GIVEN MATERIAL:

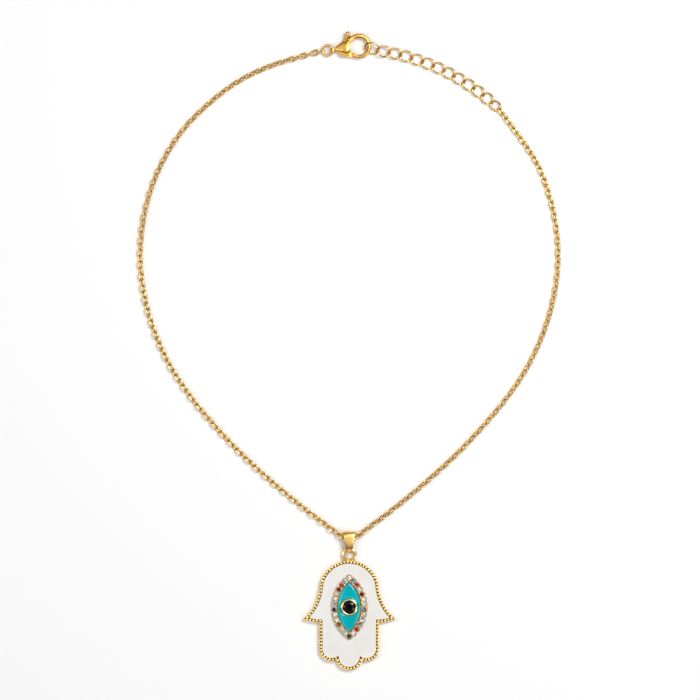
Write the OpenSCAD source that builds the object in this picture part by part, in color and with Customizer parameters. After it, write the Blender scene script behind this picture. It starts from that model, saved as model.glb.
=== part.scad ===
/* [Neck loop] */
// Radius of the upper loop, to the middle of the curb links
loop_r = 70.3; // [69:0.1:72]
// Distance from the middle of the upper loop down to the bail's top bend
bail_drop = 88.2; // [87.5:0.1:89]

/* [Cable chain] */
// Outer width of a link
link_w = 2.0; // [1.95:0.05:2.2]
// Diameter of a link's wire
link_wire = 0.45; // [0.4:0.01:0.46]
// Distance from one link to the next
link_pitch = 1.95; // [1.9:0.05:2.2]
// Play between a link's wire and the next link's wire
link_play = 0.14; // [0.1:0.01:0.2]

/* [Extender] */
// Number of curb links
curb_links = 12; // [10:1:12]
// Distance from one curb link to the next
curb_pitch = 3.75; // [3.6:0.05:3.8]
// Outer width of a curb link
curb_w = 3.8; // [3.6:0.1:4]
// Diameter of the curb links' wire
curb_wire = 0.48; // [0.4:0.01:0.5]
// Play between a curb link's wire and the next one's
curb_play = 0.12; // [0.1:0.01:0.2]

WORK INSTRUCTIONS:
Go through the material above and count the lines that contain "part"; answer with the number alone.

REPLY TO THE TASK:
2